INSTRUCTIONS FOR THE TASK:
The lines to extract run from the first line of the entries through the line that contains "return lamp"; reproduce exactly those lines and no others.

EXCERPTED RECORDS:
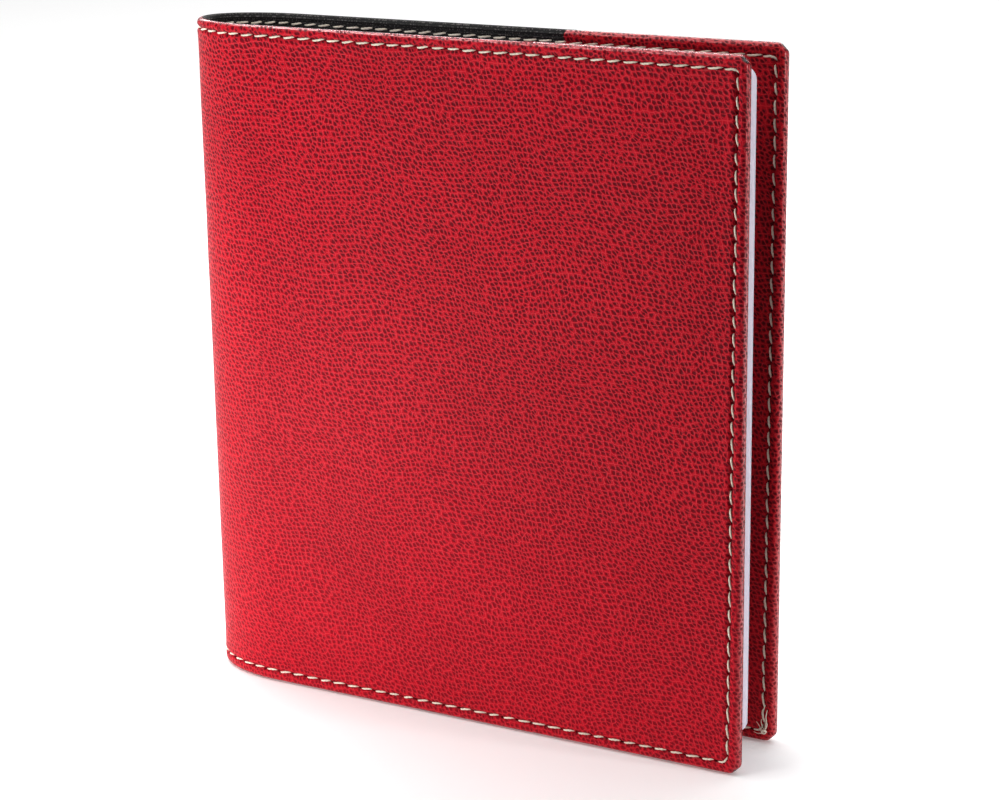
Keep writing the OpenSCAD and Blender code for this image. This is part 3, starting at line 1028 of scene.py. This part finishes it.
def stage_card(name, corners, material):
    mesh = bpy.data.meshes.new(name)
    mesh.from_pydata(corners, [], [(0, 1, 2, 3)])
    mesh.materials.append(material)
    card = bpy.data.objects.new(name, mesh)
    bpy.context.collection.objects.link(card)
    return card


floor = stage_card(
    "floor", [(-4, -4, 0), (4, -4, 0), (4, 8, 0), (-4, 8, 0)], matte("pale_floor", 0.97, 0.15)
)
floor.location.z = -0.2 * MM

# a standing black card, which no camera sees, keeps the floor's light off the right of the book
flag = stage_card(
    "flag",
    [(0.05, -0.13, 0.0), (0.33, 0.01, 0.0), (0.33, 0.01, 0.18), (0.05, -0.13, 0.18)],
    matte("black_card", 0.02),
)
flag.visible_camera = False

world = bpy.data.worlds.new("studio")
bpy.context.scene.world = world
world.use_nodes = True
world.node_tree.nodes["Background"].inputs[0].default_value = (1, 1, 1, 1)
world.node_tree.nodes["Background"].inputs[1].default_value = 0.10


def softbox(name, at, to, size, power):
    """A rectangular light at a place, turned towards another. Its size is width and height."""
    light = bpy.data.lights.new(name, "AREA")
    light.shape = "RECTANGLE"
    light.size, light.size_y = size
    light.energy = power
    lamp = bpy.data.objects.new(name, light)
    lamp.matrix_world = Matrix.Translation(at) @ (
        Vector(to) - Vector(at)
    ).to_track_quat("-Z", "Y").to_matrix().to_4x4()
    bpy.context.collection.objects.link(lamp)
    return lamp


key = softbox("key", (-0.27, -0.27, 0.05), (-0.03, 0, 0.05), (0.20, 0.10), 0.64)
key.visible_glossy = False
softbox("low_kicker", (-0.16, -0.14, 0.02), (0.0, 0.0, 0.03), (0.12, 0.03), 0.09)
softbox("front_top", (-0.35, -0.75, 0.95), (0, -0.05, 0.05), (0.5, 0.35), 0.6)
softbox("side", (0.85, 0.07, 0.28), (0.07, 0.0, 0.09), (0.10, 0.50), 3.0)
softbox("overhead", (-0.3, 1.1, 1.6), (-0.3, 1.1, 0.0), (2.8, 2.6), 38)
softbox("edge_strip", (-0.42, -0.15, 0.86), (0.0, 0.0, 0.17), (1.0, 0.08), 5.6)
softbox("rim", (-0.40, 0.75, 0.48), (0.0, 0.0, 0.17), (1.2, 0.12), 4.0)
bpy.context.scene.view_settings.view_transform = "Standard"
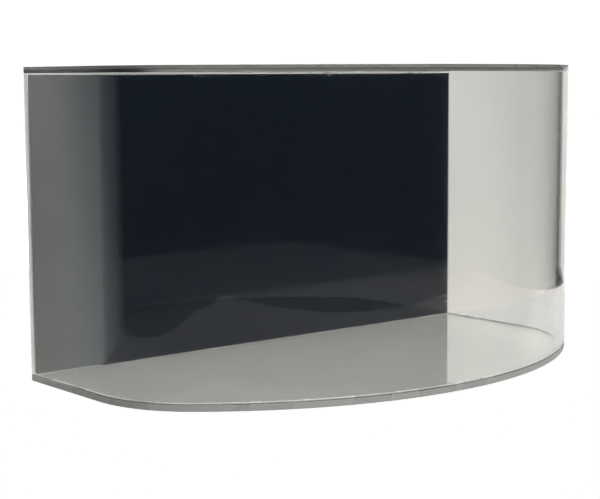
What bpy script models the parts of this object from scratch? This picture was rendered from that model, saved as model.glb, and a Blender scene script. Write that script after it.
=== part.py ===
"""Clear acrylic display case with a D-shaped plan and a glossy black back panel.

The floor plate and the back panel are the base. The bent wall and the top plate are the cover, which
lifts straight up off the base. Lengths are in metres and +Z is up. The bowed front faces -Y, and the
origin is under the middle of the case, on the surface that it stands on.
"""

import math

import bmesh
import bpy

# The outline of the plates, which is also the outer face of the wall
CASE_WIDTH = 0.400
CASE_DEPTH = 0.211
CASE_HEIGHT = 0.210
FRONT_RADIUS = 0.264
CORNER_RADIUS = 0.080

# Sheet thicknesses
PLATE_THICKNESS = 0.0044
WALL_THICKNESS = 0.0062
PANEL_THICKNESS = 0.0032

# The room that the cover has round the back panel as it comes down: at each side and above
PANEL_SIDE_CLEARANCE = 0.0005
PANEL_TOP_CLEARANCE = 0.0008

# The gap left between two pieces that touch or are cemented, and the break on every cut edge
SEAT_GAP = 0.0003
EDGE_BREAK = 0.0004

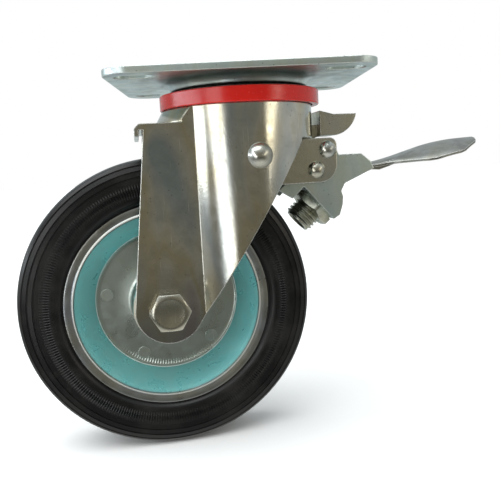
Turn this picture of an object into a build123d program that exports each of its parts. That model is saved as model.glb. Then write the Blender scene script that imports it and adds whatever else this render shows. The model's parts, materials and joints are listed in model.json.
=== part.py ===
"""Heavy-duty swivel plate caster with a pressed steel wheel and a foot brake.

Row frame: +Z up, origin at the centre of the top plate's upper face, on the swivel axis. X runs along
the plate's length. The fork stands turned a few degrees about Z, so everything below the plate is drawn
in the fork's own frame: X backwards to the pedal, Y across the wheel.
"""
import os
from math import atan2, cos, degrees, radians, sin

from build123d import *

os.makedirs("parts", exist_ok=True)

# Driving dimensions, in millimetres and degrees
WHEEL_DIAMETER = 160.0
TREAD_WIDTH = 40.0
OVERALL_HEIGHT = 202.0
TRAIL = 48.0
SWIVEL_REST = 7.6
SHEET = 3.0

PLATE_LENGTH = 135.0
PLATE_WIDTH = 110.0
PLATE_THICKNESS = 3.5
SLOT_SPACING_X = 105.0
SLOT_SPACING_Y = 80.0
SLOT_LENGTH = 20.0
SLOT_WIDTH = 11.0

LEG_HALF_WIDTH = 31.0
BACK_RADIUS = 41.5
BACK_CENTRE_X = -1.5
CROWN_TOP = -17.6
CROWN_SHEET = 3.2
LEG_TOP = -25.5
LEG_END_RADIUS = 18.0

AXLE_RADIUS = 6.0
RUNNING = 0.05
GAP = 0.3

PEDAL_PIN = (44.3, -42.8)
LOCK_PIN = (37.6, -53.5)
PIN_RADIUS = 3.0
CHEEK_OUTER = 20.0
CHEEK_SHEET = 2.5
LEVER_OUTER = 17.0
LEVER_SHEET = 2.5
STUD_ANGLE = 41.0
STUD_FACE = (30.4, -83.0)
STUD_RADIUS = 9.0

WHEEL_RADIUS = WHEEL_DIAMETER / 2
AXLE_Z = WHEEL_RADIUS - OVERALL_HEIGHT
LEG_INNER = LEG_HALF_WIDTH - SHEET

# The fork's frame, and the planes and axes drawn in it
TURN = radians(SWIVEL_REST)
FORK = Plane(origin=(0, 0, 0), x_dir=(cos(TURN), sin(TURN), 0), z_dir=(0, 0, 1))
SIDE = Plane(origin=(0, 0, 0), x_dir=FORK.x_dir, z_dir=-FORK.y_dir)


def in_fork(x, y, z):
    """A point of the fork's frame, as a vector of the row frame."""
    return FORK.from_local_coords(Vector(x, y, z))


def side_at(y):
    """The side plane moved to y across the fork: its local axes are the fork's X and Z."""
    return Plane(origin=in_fork(0, y, 0), x_dir=SIDE.x_dir, z_dir=SIDE.z_dir)


def across(x, z):
    """The axis through x, z that runs across the fork."""
    return Axis(in_fork(x, 0, z), FORK.y_dir)


AXLE = across(-TRAIL, AXLE_Z)
WHEEL_SECTION = Plane(origin=in_fork(-TRAIL, 0, AXLE_Z), x_dir=FORK.x_dir, z_dir=FORK.z_dir)


def wheel_plane(y):
    """A plane square to the axle, y across the fork."""
    return Plane(origin=in_fork(-TRAIL, y, AXLE_Z), x_dir=SIDE.x_dir, z_dir=SIDE.z_dir)


# ---------------------------------------------------------------------------------------------
# Swivel head: top plate, king bolt, ball races, dust seal
# ---------------------------------------------------------------------------------------------

CUP_RADIUS = 33.0
CUP_FLOOR = -12.0
FLARE_RADIUS = 38.0
FLARE_TOP_RADIUS = 42.6
FLARE_BOTTOM = -7.5
RACE_RADIUS = 36.8
BALL_RADIUS = 4.0
BALL_Z = -14.5
UPPER_RACE_OUTER = 42.2
KING_RADIUS = 8.0
LOWER_RACE_RADIUS = 19.0
LOWER_BALL_RADIUS = 3.0
LOWER_BALL_Z = -23.3
LOWER_RACE_TOP = -25.8
LOWER_RACE_SHEET = 3.5
LOCK_RING_SHEET = 4.0
LOCK_RING_RADIUS = 30.0
LOCK_TEETH = 24
KING_NUT_HEIGHT = 9.0

with BuildPart() as top_plate:
    with BuildSketch(Plane.XY.offset(-PLATE_THICKNESS)):
        RectangleRounded(PLATE_LENGTH, PLATE_WIDTH, 13)
    extrude(amount=PLATE_THICKNESS)
    with BuildSketch(Plane.XY.offset(CUP_FLOOR)):
        Circle(CUP_RADIUS)
    extrude(amount=-CUP_FLOOR - PLATE_THICKNESS)
    # The shoulder of the cup, which spreads into the plate above the upper race
    with BuildSketch(Plane.XZ):
        with BuildLine():
            Polyline(
                (FLARE_TOP_RADIUS, -PLATE_THICKNESS),
                (CUP_RADIUS - 1, -PLATE_THICKNESS),
                (CUP_RADIUS - 1, FLARE_BOTTOM),
                (FLARE_RADIUS, FLARE_BOTTOM),
            )
            TangentArc(
                (FLARE_RADIUS, FLARE_BOTTOM),
                (FLARE_TOP_RADIUS, -PLATE_THICKNESS),
                tangent=(0, 1),
            )
        make_face()
    revolve(axis=Axis.Z)
    with BuildSketch(Plane.XY.offset(CUP_FLOOR + PLATE_THICKNESS)):
        Circle(CUP_RADIUS - PLATE_THICKNESS)
    extrude(amount=-CUP_FLOOR, mode=Mode.SUBTRACT)
    with BuildSketch(Plane.XY):
        with GridLocations(SLOT_SPACING_X, SLOT_SPACING_Y, 2, 2):
            SlotOverall(SLOT_LENGTH, SLOT_WIDTH)
    extrude(amount=-PLATE_THICKNESS, mode=Mode.SUBTRACT)
    with BuildSketch(Plane.XY):
        Circle(KING_RADIUS)
    extrude(amount=CUP_FLOOR, mode=Mode.SUBTRACT)
    fillet(top_plate.edges().filter_by(GeomType.CIRCLE).group_by(SortBy.LENGTH)[-1].group_by(Axis.Z)[-1], 1.5)
top_plate.part.label = "top_plate"
export_step(top_plate.part, "parts/top_plate.step")

UPPER_RACE_TOP = -7.6
UPPER_RACE_BOTTOM = -11.4

with BuildPart() as upper_race:
    with BuildSketch(SIDE):
        with BuildLine():
            Polyline(
                (CUP_RADIUS, UPPER_RACE_BOTTOM),
                (UPPER_RACE_OUTER, UPPER_RACE_BOTTOM),
                (UPPER_RACE_OUTER, UPPER_RACE_BOTTOM + 1.4),
                (CUP_RADIUS + 2.5, UPPER_RACE_TOP),
                (CUP_RADIUS, UPPER_RACE_TOP),
                close=True,
            )
        make_face()
        with Locations((RACE_RADIUS, BALL_Z)):
            Circle(BALL_RADIUS + GAP, mode=Mode.SUBTRACT)
    revolve(axis=Axis.Z)
upper_race.part.label = "upper_race"
export_step(upper_race.part, "parts/upper_race.step")


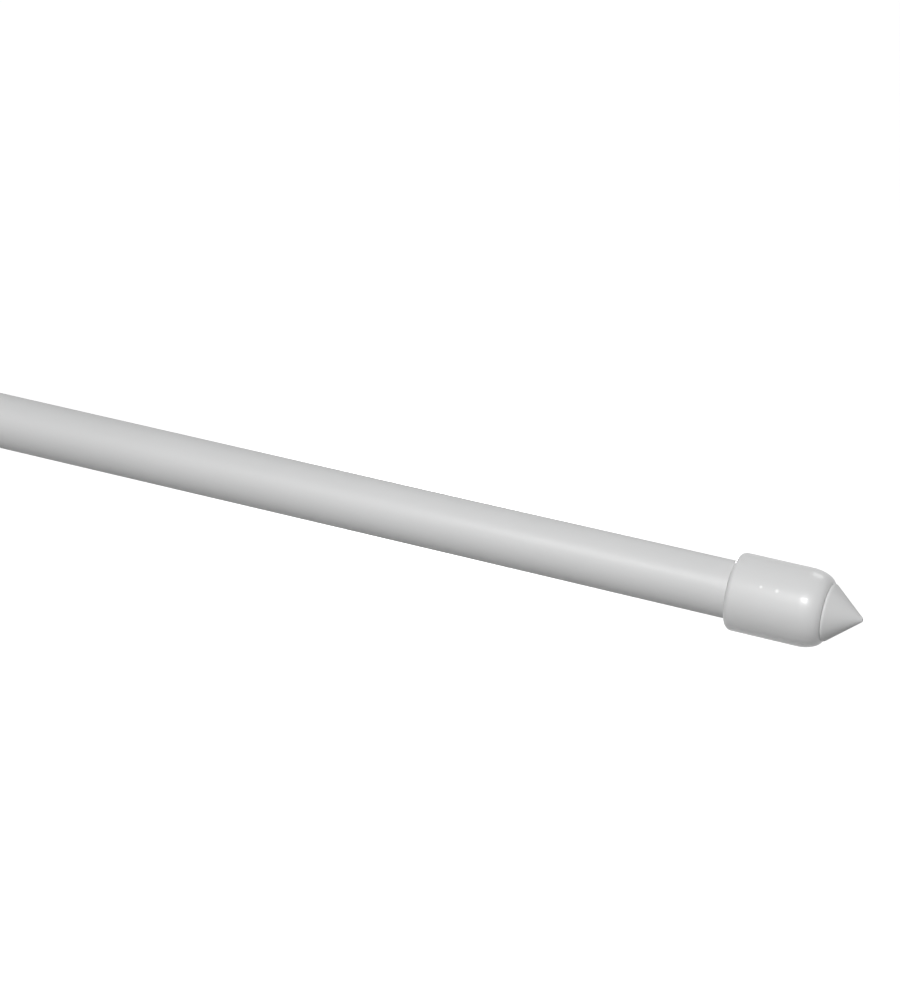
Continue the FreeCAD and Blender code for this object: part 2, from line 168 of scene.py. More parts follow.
softbox("key_softbox", KEY_PLACE, KEY_AIM, KEY_SIZE, KEY_POWER, KEY_SPREAD)
softbox("far_softbox", FAR_PLACE, FAR_AIM, KEY_SIZE, FAR_POWER, FAR_SPREAD)
softbox("fill_softbox", FILL_PLACE, SLEEVE_SHOULDER, FILL_SIZE, FILL_POWER, FILL_SPREAD)
softbox("back_softbox", BACK_PLACE, SLEEVE_SHOULDER, BACK_SIZE, BACK_POWER, BACK_SPREAD)
softbox("rear_softbox", REAR_PLACE, REAR_AIM, REAR_SIZE, REAR_POWER, REAR_SPREAD)

# Outer tube: thin-walled steel tube drawn to 10 mm and painted white. Its mouth is rolled in to
# guide the inner tube, and the other end is pressed into the sleeve.
TUBE_WALL = 0.5 * MM
LIP_LENGTH = 1.2 * MM
LIP_BORE = 4.4 * MM
LIP_EDGE = 0.5 * MM
ROLL_STEPS = 8
TUBE_EDGE = 0.05 * MM
ROUND_SIDES = 128
AXIS_RADIUS = 2e-7  # ring that stands for a point on the axis until it is merged
MERGE_DISTANCE = 1e-6
SLIVER = MERGE_DISTANCE / 5
EDGE_ANGLE = math.radians(30)
EDGE_SEGMENTS = 2
DRIFT_DETAIL = 3
DRIFT_LOW = 0.3
DRIFT_HIGH = 0.7
GRAIN_DETAIL = 2
PAINT_DARK = (0.67, 0.673, 0.673, 1)
PAINT_LIGHT = (0.73, 0.733, 0.735, 1)
PAINT_PATCH = 35 * MM
PAINT_GLOSS = (0.42, 0.5)
PAINT_GRAIN = 0.5 * MM
PAINT_RELIEF = 0.0012 * MM
PAINT_SPECULAR = 0.4


def arc(centre, half_sizes, first, last, steps):
    """Points (x, radius) along an arc or a quarter oval, by the turn from +X in degrees."""
    points = []
    for step in range(steps + 1):
        turn = math.radians(first + (last - first) * step / steps)
        x = centre[0] + half_sizes[0] * math.cos(turn)
        radius = centre[1] + half_sizes[1] * math.sin(turn)
        points.append((x, radius))
    return points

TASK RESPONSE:
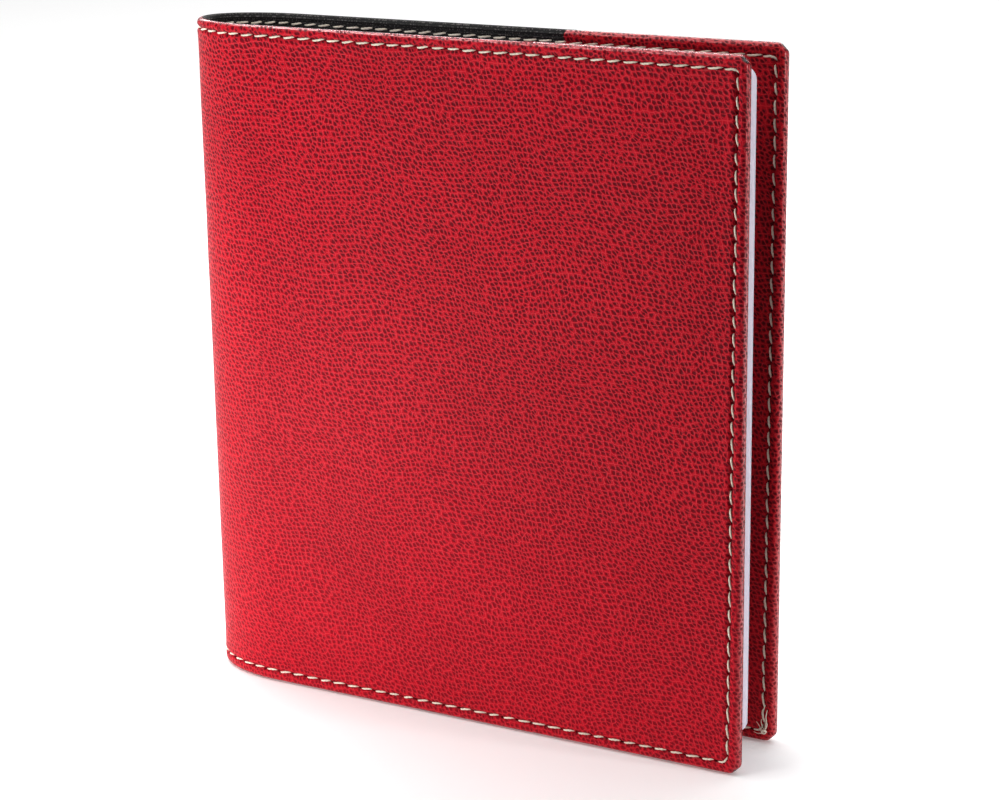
Keep writing the OpenSCAD and Blender code for this image. This is part 3, starting at line 1028 of scene.py. This part finishes it.
def stage_card(name, corners, material):
    mesh = bpy.data.meshes.new(name)
    mesh.from_pydata(corners, [], [(0, 1, 2, 3)])
    mesh.materials.append(material)
    card = bpy.data.objects.new(name, mesh)
    bpy.context.collection.objects.link(card)
    return card


floor = stage_card(
    "floor", [(-4, -4, 0), (4, -4, 0), (4, 8, 0), (-4, 8, 0)], matte("pale_floor", 0.97, 0.15)
)
floor.location.z = -0.2 * MM

# a standing black card, which no camera sees, keeps the floor's light off the right of the book
flag = stage_card(
    "flag",
    [(0.05, -0.13, 0.0), (0.33, 0.01, 0.0), (0.33, 0.01, 0.18), (0.05, -0.13, 0.18)],
    matte("black_card", 0.02),
)
flag.visible_camera = False

world = bpy.data.worlds.new("studio")
bpy.context.scene.world = world
world.use_nodes = True
world.node_tree.nodes["Background"].inputs[0].default_value = (1, 1, 1, 1)
world.node_tree.nodes["Background"].inputs[1].default_value = 0.10


def softbox(name, at, to, size, power):
    """A rectangular light at a place, turned towards another. Its size is width and height."""
    light = bpy.data.lights.new(name, "AREA")
    light.shape = "RECTANGLE"
    light.size, light.size_y = size
    light.energy = power
    lamp = bpy.data.objects.new(name, light)
    lamp.matrix_world = Matrix.Translation(at) @ (
        Vector(to) - Vector(at)
    ).to_track_quat("-Z", "Y").to_matrix().to_4x4()
    bpy.context.collection.objects.link(lamp)
    return lamp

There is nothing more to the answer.